> Work to complete
Repeat exactly the lines running from the line that contains "from mathutils import Matrix, Vector, noise" to the line that contains "shown = obj.evaluated_get(depsgraph)"; include both ends and add nothing.

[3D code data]

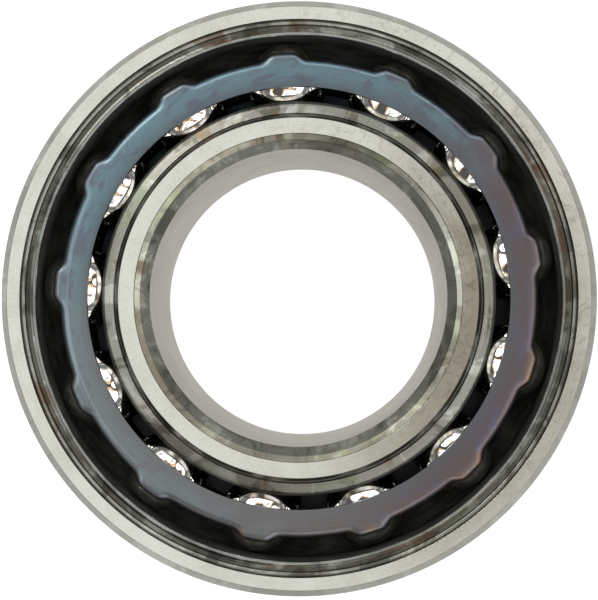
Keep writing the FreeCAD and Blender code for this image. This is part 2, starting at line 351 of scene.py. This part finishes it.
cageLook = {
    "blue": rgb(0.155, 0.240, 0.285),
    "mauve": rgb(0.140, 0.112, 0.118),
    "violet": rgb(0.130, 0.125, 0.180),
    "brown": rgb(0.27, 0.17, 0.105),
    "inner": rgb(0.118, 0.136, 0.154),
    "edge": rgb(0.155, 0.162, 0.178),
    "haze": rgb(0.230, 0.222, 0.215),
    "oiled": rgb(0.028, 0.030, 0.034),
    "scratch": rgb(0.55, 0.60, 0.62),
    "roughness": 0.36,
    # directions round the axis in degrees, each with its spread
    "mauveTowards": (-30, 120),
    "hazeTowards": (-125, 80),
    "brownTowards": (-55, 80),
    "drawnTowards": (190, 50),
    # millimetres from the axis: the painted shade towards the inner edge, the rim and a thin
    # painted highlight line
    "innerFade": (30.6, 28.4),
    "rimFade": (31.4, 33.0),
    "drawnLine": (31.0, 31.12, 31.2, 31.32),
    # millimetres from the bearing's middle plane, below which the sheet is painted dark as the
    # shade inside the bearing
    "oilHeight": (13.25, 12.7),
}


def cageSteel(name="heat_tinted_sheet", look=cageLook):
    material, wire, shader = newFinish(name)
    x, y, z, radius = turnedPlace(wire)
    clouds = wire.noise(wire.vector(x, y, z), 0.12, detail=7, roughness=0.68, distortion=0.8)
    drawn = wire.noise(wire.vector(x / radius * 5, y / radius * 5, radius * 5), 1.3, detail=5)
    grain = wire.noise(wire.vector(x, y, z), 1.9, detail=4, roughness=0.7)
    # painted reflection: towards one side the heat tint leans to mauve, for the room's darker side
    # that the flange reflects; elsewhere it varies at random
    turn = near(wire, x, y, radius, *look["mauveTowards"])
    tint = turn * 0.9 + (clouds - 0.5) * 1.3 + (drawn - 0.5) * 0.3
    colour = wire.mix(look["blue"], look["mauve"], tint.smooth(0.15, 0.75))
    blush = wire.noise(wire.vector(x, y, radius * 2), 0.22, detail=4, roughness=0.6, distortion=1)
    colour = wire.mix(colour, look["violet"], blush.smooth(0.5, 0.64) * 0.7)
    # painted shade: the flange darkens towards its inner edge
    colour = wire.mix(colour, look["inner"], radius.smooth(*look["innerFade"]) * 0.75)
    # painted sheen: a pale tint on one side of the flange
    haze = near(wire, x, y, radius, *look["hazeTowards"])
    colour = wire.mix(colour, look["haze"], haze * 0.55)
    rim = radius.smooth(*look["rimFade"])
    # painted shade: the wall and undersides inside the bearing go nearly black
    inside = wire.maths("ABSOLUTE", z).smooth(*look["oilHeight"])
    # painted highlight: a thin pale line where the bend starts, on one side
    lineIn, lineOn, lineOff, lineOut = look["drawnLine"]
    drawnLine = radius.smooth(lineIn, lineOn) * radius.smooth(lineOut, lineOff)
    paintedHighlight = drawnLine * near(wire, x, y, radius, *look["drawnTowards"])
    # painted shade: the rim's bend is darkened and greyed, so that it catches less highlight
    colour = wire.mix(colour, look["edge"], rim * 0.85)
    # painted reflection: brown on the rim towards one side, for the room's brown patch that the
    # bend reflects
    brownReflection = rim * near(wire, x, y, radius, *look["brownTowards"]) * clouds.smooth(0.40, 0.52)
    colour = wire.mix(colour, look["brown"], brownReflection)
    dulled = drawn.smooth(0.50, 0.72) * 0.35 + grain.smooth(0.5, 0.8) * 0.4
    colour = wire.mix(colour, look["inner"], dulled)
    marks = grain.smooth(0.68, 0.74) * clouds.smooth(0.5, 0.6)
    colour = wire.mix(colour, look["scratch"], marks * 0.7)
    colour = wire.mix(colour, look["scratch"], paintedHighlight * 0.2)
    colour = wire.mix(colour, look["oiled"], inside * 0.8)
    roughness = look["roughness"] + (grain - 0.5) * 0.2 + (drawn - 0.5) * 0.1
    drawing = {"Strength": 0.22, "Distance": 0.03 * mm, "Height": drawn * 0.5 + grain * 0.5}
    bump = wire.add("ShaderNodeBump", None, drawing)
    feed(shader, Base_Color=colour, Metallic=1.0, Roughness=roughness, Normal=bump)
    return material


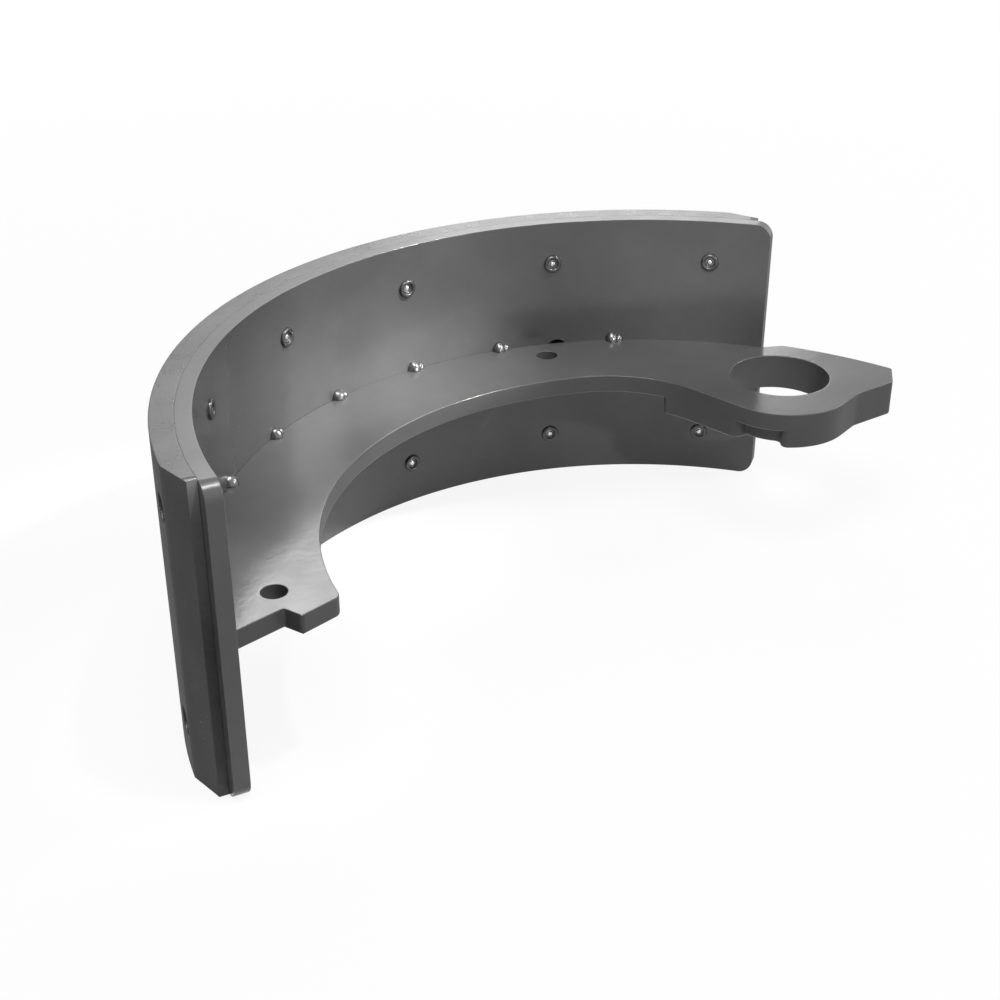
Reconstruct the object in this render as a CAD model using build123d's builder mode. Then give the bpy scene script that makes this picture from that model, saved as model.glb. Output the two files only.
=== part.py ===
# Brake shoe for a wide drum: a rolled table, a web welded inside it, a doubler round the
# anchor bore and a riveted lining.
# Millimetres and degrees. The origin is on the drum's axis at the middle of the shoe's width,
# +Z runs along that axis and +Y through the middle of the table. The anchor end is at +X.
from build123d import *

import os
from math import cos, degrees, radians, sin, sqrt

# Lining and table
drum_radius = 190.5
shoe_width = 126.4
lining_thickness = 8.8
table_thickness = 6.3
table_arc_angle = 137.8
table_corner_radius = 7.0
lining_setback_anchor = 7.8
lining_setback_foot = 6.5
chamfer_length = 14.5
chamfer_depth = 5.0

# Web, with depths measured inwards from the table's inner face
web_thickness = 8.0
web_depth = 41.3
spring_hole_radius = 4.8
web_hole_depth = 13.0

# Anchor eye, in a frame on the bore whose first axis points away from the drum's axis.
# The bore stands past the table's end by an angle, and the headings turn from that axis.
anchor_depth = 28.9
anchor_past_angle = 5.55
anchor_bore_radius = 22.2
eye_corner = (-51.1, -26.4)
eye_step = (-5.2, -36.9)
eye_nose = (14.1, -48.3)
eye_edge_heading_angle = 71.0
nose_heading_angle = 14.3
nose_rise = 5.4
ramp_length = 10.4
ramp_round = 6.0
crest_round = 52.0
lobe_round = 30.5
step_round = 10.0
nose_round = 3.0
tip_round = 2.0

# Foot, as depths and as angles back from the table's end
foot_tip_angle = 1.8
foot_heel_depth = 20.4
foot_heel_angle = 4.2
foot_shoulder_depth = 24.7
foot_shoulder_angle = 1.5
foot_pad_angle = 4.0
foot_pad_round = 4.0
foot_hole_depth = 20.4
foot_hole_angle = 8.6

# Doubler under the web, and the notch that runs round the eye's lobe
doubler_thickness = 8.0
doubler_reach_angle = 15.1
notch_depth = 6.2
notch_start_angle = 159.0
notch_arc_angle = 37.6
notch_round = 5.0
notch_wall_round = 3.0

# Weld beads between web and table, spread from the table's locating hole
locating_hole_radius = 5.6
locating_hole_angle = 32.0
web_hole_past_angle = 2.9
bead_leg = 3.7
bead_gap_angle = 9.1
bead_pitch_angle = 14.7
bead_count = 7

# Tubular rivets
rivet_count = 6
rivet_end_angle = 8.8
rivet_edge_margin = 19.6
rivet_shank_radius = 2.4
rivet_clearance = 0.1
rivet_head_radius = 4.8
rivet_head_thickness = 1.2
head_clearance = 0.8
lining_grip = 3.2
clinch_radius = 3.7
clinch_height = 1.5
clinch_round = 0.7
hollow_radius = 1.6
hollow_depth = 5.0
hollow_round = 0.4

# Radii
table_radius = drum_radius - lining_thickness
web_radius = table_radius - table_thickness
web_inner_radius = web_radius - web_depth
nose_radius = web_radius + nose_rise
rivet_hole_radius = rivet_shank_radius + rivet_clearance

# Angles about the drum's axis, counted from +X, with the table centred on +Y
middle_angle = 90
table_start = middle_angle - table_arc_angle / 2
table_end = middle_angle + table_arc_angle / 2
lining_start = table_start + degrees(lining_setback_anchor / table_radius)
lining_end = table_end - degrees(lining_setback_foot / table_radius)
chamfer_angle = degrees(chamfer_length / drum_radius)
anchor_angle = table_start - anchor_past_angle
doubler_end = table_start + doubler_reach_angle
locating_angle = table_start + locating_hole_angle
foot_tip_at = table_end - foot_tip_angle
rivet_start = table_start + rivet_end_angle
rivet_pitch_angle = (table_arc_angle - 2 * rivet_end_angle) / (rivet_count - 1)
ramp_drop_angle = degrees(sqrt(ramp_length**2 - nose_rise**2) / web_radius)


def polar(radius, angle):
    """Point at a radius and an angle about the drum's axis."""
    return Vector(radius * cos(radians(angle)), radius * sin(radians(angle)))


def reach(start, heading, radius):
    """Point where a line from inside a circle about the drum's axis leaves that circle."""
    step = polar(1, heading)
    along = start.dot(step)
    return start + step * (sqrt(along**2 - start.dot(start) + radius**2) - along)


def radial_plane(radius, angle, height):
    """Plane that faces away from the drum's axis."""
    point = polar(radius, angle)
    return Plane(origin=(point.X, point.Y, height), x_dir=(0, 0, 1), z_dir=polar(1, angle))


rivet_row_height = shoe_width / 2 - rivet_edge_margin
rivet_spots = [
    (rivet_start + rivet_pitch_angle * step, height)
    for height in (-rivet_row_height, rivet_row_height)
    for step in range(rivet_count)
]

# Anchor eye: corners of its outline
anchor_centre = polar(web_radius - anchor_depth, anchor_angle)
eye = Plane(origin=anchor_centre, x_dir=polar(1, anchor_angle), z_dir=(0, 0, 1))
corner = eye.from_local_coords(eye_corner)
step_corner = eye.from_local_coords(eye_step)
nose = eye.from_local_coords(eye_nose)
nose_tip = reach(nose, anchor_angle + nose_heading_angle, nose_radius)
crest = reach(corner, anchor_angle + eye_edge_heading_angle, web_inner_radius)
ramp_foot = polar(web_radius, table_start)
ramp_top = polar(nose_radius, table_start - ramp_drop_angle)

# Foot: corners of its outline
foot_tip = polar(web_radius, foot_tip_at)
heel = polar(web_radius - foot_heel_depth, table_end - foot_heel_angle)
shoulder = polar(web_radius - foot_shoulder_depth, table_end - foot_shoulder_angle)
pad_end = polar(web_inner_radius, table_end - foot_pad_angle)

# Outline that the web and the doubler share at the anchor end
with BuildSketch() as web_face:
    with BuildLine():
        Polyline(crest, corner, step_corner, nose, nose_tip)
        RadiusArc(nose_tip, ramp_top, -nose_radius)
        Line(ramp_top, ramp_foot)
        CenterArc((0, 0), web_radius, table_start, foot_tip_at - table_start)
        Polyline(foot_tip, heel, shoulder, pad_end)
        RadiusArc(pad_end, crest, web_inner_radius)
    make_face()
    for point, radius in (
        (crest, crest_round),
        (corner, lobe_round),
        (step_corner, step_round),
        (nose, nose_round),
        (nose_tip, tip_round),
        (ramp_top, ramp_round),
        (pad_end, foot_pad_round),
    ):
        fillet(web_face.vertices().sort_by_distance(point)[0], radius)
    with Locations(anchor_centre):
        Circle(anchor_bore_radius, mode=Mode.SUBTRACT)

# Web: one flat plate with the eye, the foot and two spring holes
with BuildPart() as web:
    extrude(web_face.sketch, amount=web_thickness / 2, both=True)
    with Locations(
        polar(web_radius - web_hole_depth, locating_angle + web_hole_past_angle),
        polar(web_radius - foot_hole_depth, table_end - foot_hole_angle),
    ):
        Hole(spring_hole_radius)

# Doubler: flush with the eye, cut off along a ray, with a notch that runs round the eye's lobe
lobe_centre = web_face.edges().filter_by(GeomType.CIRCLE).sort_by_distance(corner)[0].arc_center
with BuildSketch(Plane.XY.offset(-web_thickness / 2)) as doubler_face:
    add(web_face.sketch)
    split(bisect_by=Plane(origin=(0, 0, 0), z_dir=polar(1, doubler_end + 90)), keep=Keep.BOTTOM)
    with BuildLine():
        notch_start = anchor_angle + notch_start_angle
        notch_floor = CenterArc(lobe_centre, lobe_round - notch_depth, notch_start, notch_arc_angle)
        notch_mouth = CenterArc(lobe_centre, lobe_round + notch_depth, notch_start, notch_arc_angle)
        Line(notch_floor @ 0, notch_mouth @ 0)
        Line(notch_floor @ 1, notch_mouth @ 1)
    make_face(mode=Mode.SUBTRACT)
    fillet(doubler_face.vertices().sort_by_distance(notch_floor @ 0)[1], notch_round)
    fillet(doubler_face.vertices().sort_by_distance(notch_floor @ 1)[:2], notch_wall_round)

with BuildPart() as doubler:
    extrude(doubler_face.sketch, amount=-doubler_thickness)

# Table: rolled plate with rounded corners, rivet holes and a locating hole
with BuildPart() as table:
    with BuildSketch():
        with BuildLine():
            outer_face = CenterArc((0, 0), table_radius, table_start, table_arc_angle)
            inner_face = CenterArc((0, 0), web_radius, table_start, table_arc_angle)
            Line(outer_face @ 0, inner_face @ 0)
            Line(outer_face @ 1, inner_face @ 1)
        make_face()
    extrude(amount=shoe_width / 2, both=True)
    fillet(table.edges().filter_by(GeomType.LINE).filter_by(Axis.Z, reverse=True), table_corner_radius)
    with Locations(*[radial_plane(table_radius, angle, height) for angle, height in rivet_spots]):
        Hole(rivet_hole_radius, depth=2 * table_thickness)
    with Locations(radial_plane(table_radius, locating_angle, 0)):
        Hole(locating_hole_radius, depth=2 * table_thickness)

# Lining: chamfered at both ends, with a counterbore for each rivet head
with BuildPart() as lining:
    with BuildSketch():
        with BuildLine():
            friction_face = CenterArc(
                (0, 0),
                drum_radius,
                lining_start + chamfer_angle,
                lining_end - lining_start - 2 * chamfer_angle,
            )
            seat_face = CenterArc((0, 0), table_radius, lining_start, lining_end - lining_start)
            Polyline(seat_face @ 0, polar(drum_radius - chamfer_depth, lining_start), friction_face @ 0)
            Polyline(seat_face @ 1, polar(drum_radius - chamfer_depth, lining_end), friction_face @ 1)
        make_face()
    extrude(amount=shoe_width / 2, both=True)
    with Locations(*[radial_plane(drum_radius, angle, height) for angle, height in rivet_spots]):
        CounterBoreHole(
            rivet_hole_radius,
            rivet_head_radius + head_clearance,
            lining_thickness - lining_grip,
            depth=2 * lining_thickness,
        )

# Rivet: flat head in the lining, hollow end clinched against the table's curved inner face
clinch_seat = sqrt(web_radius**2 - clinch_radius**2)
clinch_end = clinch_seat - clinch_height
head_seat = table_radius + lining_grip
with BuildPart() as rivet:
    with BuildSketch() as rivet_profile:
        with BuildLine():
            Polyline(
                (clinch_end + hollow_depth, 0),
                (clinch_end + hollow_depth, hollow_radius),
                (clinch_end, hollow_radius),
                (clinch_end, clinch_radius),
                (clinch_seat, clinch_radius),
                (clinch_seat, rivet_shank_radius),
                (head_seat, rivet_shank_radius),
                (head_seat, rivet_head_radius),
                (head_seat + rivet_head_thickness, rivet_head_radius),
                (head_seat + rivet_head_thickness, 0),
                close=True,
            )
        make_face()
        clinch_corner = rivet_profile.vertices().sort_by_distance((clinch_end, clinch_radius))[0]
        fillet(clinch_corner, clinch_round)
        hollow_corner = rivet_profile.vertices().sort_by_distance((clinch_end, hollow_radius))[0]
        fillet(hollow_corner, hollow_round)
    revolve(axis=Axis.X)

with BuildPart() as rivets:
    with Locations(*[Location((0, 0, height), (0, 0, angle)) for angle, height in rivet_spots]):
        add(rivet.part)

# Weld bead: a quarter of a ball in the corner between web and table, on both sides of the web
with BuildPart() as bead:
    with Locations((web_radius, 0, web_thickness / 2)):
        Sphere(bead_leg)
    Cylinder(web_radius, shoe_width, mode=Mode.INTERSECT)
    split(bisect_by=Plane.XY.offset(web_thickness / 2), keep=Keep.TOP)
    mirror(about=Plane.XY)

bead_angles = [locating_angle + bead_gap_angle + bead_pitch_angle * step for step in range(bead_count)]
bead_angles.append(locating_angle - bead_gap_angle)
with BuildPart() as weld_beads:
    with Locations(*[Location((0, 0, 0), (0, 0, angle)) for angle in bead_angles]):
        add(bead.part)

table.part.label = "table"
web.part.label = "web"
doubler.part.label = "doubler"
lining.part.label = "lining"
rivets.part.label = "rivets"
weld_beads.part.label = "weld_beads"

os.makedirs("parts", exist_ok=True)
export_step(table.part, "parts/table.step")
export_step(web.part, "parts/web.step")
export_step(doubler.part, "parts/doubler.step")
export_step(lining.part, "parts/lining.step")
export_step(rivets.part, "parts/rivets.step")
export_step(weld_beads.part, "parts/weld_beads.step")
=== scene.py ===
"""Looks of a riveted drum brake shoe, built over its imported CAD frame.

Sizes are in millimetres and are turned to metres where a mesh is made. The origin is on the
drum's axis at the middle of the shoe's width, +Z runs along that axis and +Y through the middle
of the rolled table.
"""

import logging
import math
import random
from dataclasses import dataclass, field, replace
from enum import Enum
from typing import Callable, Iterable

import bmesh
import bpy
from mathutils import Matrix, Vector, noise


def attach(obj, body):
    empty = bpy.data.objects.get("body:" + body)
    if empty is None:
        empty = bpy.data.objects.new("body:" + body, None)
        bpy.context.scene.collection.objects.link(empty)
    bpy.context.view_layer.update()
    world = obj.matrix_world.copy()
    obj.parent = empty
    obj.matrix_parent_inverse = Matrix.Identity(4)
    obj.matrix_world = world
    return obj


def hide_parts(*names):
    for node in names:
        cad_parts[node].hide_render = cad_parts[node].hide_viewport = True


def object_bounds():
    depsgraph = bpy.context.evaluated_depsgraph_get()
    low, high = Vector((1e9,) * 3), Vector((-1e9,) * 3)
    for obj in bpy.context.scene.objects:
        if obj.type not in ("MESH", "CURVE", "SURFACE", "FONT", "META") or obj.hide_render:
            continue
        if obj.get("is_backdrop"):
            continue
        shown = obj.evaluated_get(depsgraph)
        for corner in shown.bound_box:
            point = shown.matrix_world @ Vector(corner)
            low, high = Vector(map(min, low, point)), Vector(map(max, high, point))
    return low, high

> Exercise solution
from mathutils import Matrix, Vector, noise


def attach(obj, body):
    empty = bpy.data.objects.get("body:" + body)
    if empty is None:
        empty = bpy.data.objects.new("body:" + body, None)
        bpy.context.scene.collection.objects.link(empty)
    bpy.context.view_layer.update()
    world = obj.matrix_world.copy()
    obj.parent = empty
    obj.matrix_parent_inverse = Matrix.Identity(4)
    obj.matrix_world = world
    return obj


def hide_parts(*names):
    for node in names:
        cad_parts[node].hide_render = cad_parts[node].hide_viewport = True


def object_bounds():
    depsgraph = bpy.context.evaluated_depsgraph_get()
    low, high = Vector((1e9,) * 3), Vector((-1e9,) * 3)
    for obj in bpy.context.scene.objects:
        if obj.type not in ("MESH", "CURVE", "SURFACE", "FONT", "META") or obj.hide_render:
            continue
        if obj.get("is_backdrop"):
            continue
        shown = obj.evaluated_get(depsgraph)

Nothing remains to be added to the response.